__COLLECTED MATERIAL__
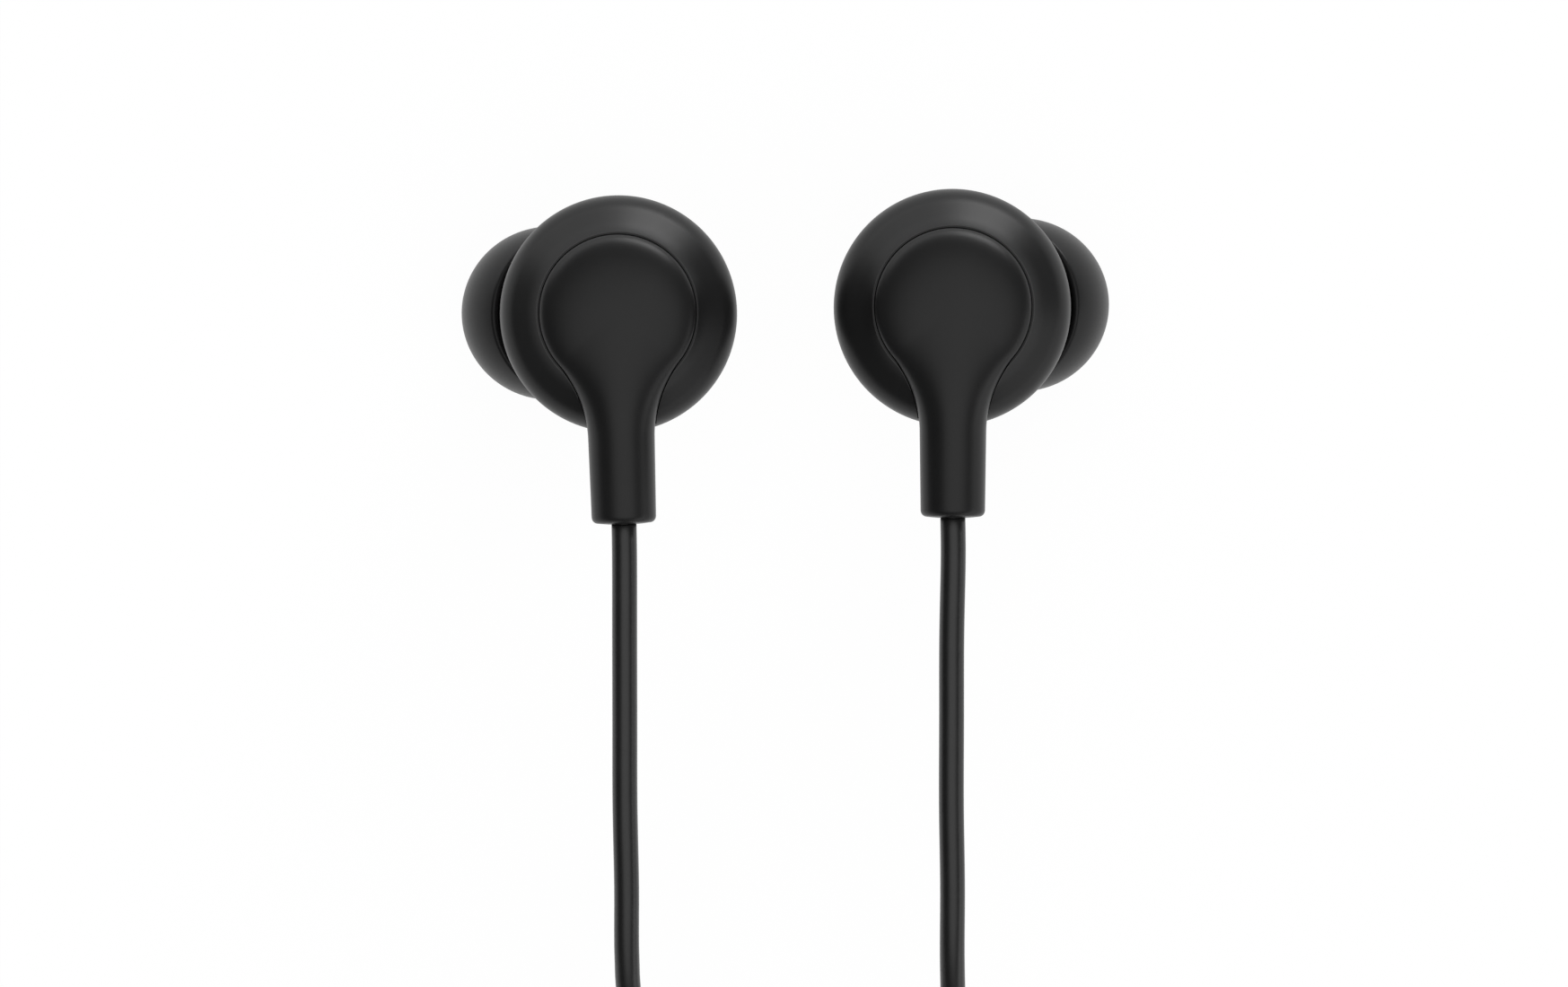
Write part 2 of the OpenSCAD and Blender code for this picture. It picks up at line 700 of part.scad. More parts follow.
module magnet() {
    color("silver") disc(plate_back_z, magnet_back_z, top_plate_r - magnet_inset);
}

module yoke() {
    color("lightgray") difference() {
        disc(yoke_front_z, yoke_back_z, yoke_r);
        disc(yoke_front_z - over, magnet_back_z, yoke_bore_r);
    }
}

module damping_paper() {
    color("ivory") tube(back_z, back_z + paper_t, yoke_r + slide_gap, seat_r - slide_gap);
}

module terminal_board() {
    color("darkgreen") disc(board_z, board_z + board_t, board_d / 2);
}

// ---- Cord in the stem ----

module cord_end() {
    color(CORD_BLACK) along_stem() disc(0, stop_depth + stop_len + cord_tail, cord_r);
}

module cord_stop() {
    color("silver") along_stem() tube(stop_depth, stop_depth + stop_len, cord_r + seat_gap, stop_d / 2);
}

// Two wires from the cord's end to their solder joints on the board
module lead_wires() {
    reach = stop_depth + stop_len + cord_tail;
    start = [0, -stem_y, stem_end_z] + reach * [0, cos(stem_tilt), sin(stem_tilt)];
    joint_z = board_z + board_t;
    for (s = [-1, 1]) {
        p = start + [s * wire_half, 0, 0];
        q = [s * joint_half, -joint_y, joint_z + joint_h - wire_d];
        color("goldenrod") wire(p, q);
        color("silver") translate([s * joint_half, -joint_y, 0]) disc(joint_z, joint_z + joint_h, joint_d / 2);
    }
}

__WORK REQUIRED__
Extract the lines above, from the first one through the one containing "---- Cord in", and return only those, unchanged.

__RESPONSE TO THE EXERCISE__
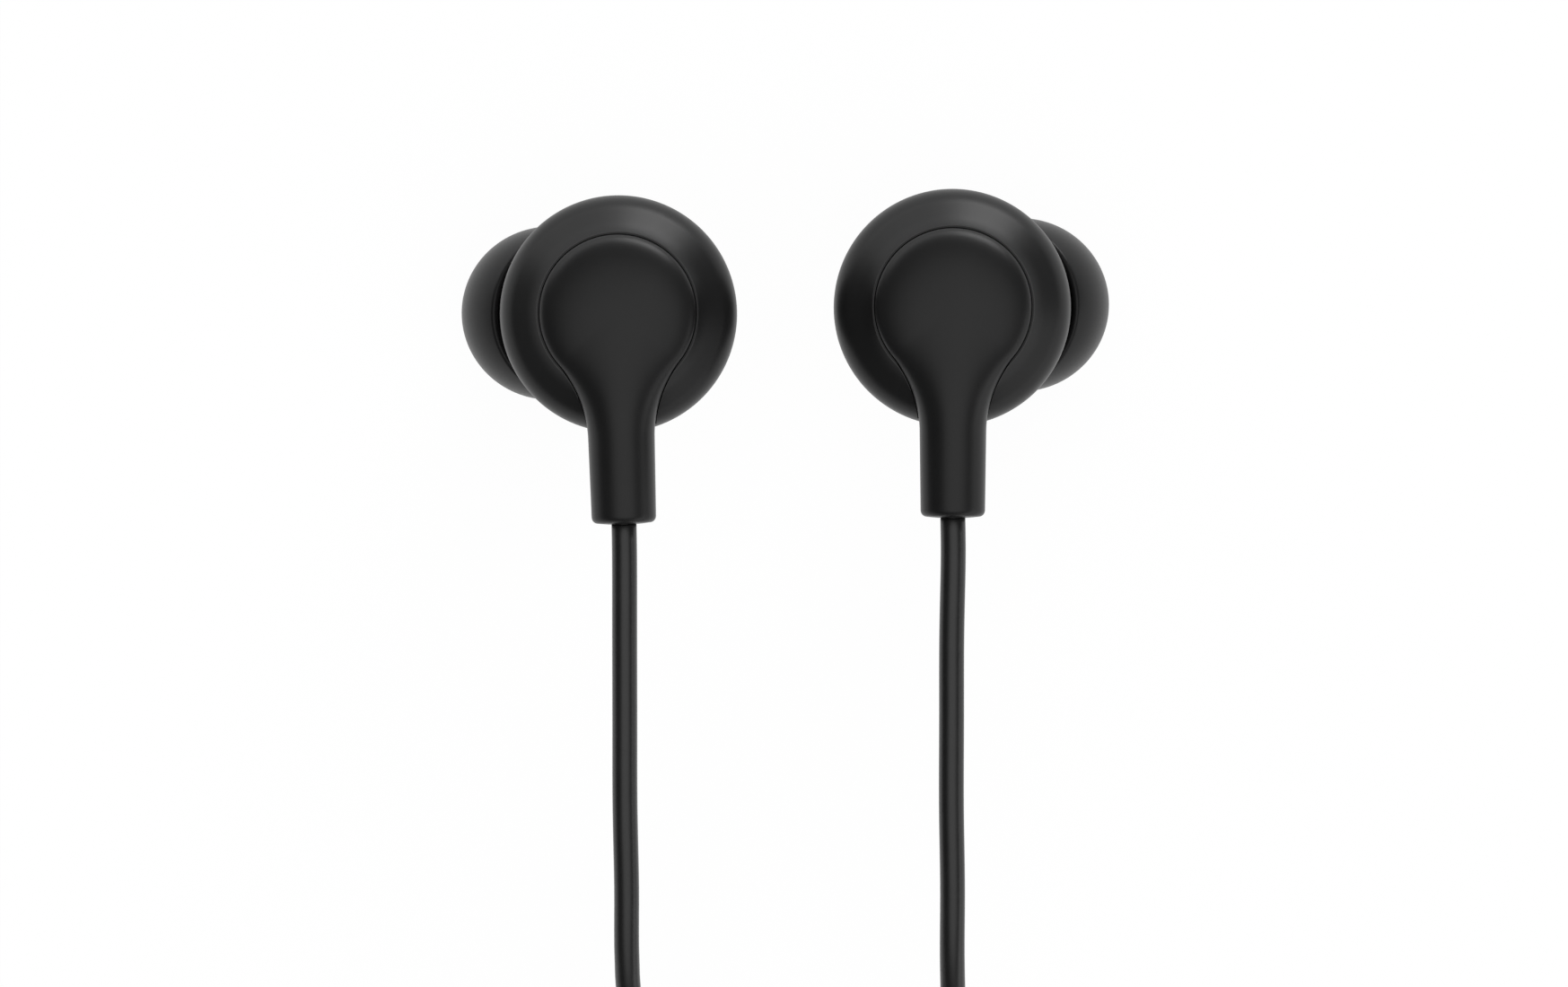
Write part 2 of the OpenSCAD and Blender code for this picture. It picks up at line 700 of part.scad. More parts follow.
module magnet() {
    color("silver") disc(plate_back_z, magnet_back_z, top_plate_r - magnet_inset);
}

module yoke() {
    color("lightgray") difference() {
        disc(yoke_front_z, yoke_back_z, yoke_r);
        disc(yoke_front_z - over, magnet_back_z, yoke_bore_r);
    }
}

module damping_paper() {
    color("ivory") tube(back_z, back_z + paper_t, yoke_r + slide_gap, seat_r - slide_gap);
}

module terminal_board() {
    color("darkgreen") disc(board_z, board_z + board_t, board_d / 2);
}

// ---- Cord in the stem ----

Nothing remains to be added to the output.